Yes, that's exactly the distinction I am making. We can still see galaxies that are receding faster than c, and yet light moves at c. Think about how that is possible.

[zapatos]

Yes, that's exactly the distinction I am making. We can still see galaxies that are receding faster than c, and yet light moves at c. Think about how that is possible.

I believe that is possible because we are seeing photons that left the distant galaxy prior to achieving a recession rate greater than c. And if I understand correctly, all photons that left the distant galaxy prior the the recession rate exceeding c will eventually pass us, and at that point that distant galaxy will become invisible to us, never to be heard from again.

 

Which sort of brings me back to the reason I opened this thread, which has to do with the consequences on gravity at > c recession.

 

1. If photons and the propagation of gravity travel at c,

2. and a recession rate > c means that eventually photons from a distant galaxy will no longer reach us,

3. then would it also be true that at basically the same time photons are longer able to reach us, that the propagation of gravity will no longer be able to 'reach us'?

[Strange]

3. then would it also be true that at basically the same time photons are longer able to reach us, that the propagation of gravity will no longer be able to 'reach us'?

 

 

Only changes in gravity will no longer be able to reach us.

[zapatos]

Only changes in gravity will no longer be able to reach us.

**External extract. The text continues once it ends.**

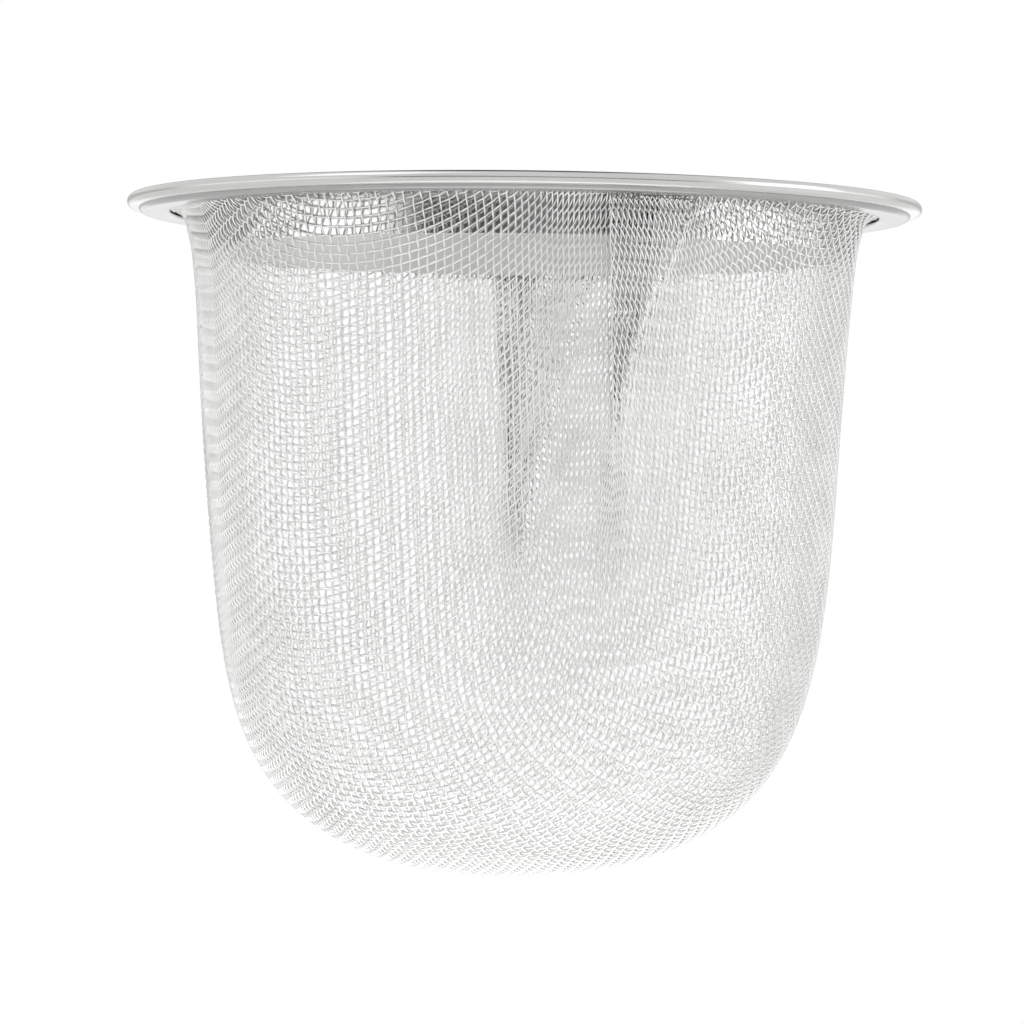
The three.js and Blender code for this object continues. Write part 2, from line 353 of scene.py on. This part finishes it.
class Wires:
    """Every wire of the cloth as a line of points with normals, sorted into pieces."""

    def __init__(self):
        arc, angle = draped_net()
        self.lock_arc = arc[SHEAR_LOCK, SHEAR_LOCK]
        self.pleats = [Pleat(q, self.lock_arc) for q in range(4)]
        self.arc, self.angle = arc, angle
        self.far_arc, self.far_angle = extended(arc, angle, EXTRA_COLUMNS)
        self.pieces = {}
        for axis in range(4):
            for k in range(1, ROWS + 1):
                self.cross_axis(axis, k)
        for family in range(2):
            self.along_axis(family)
        for quarter in range(4):
            for e in range(1, EXTRA_COLUMNS + 1):
                self.spare_column(quarter, e)

    def half_wire(self, k):
        """Local arc, angle and past-the-bias flag of a wire that crosses an axis k pitches out."""
        if k > SHEAR_LOCK:
            s, a = self.far_arc[k], self.far_angle[k]
            return s, a, np.zeros(len(s), bool)
        s = np.concatenate([self.arc[k, : k + 1], self.arc[k + 1 :, k]])
        a = np.concatenate([self.angle[k, : k + 1], QUARTER - self.angle[k + 1 :, k]])
        return s, a, np.arange(len(s)) > k

    def cross_axis(self, axis, k):
        """A wire that crosses one of the four straight half-wires up the wall, k from the pole."""
        s, a, past = self.half_wire(k)
        good = np.isfinite(s) & (s < SURFACE.length)
        count = len(s) if good.all() else int(np.argmin(good))
        if count < 2:
            return
        s, a, past = s[:count], a[:count], past[:count]
        warp = axis % 2 == 1
        index = k if axis < 2 else -k
        ahead = self.laid(s, axis * QUARTER + a, past, axis)
        behind = self.laid(s, axis * QUARTER - a, ~past, (axis - 1) % 4)
        whole = [np.concatenate([b[:0:-1], f]) for b, f in zip(behind, ahead)]
        crossing = np.concatenate([np.arange(count - 1, 0, -1), np.arange(count)]) + k
        self.keep(whole, crossing, warp, index)

    def along_axis(self, family):
        """The straight wire over the pole, up the wall on both sides."""
        s = np.arange(ROWS + 1) * PITCH
        s = s[s < SURFACE.length]
        start = family * QUARTER
        none = np.zeros(len(s), bool)
        ahead = self.laid(s, start + 0 * s, none, family)
        behind = self.laid(s, start + 2 * QUARTER + 0 * s, none, family + 2)
        whole = [np.concatenate([b[:0:-1], f]) for b, f in zip(behind, ahead)]
        crossing = np.concatenate([np.arange(len(s) - 1, 0, -1), np.arange(len(s))])
        self.keep(whole, crossing, family == 0, 0)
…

Okay. So any gravitational impact the distant galaxy had on us prior to crossing over into the unobservable universe would remain indefinitely?

[Strange]

Okay. So any gravitational impact the distant galaxy had on us prior to crossing over into the unobservable universe would remain indefinitely?

 

 

Yes.

[zapatos]

Okay, thank you. That is the part I did not understand. Thank you both for helping me through that.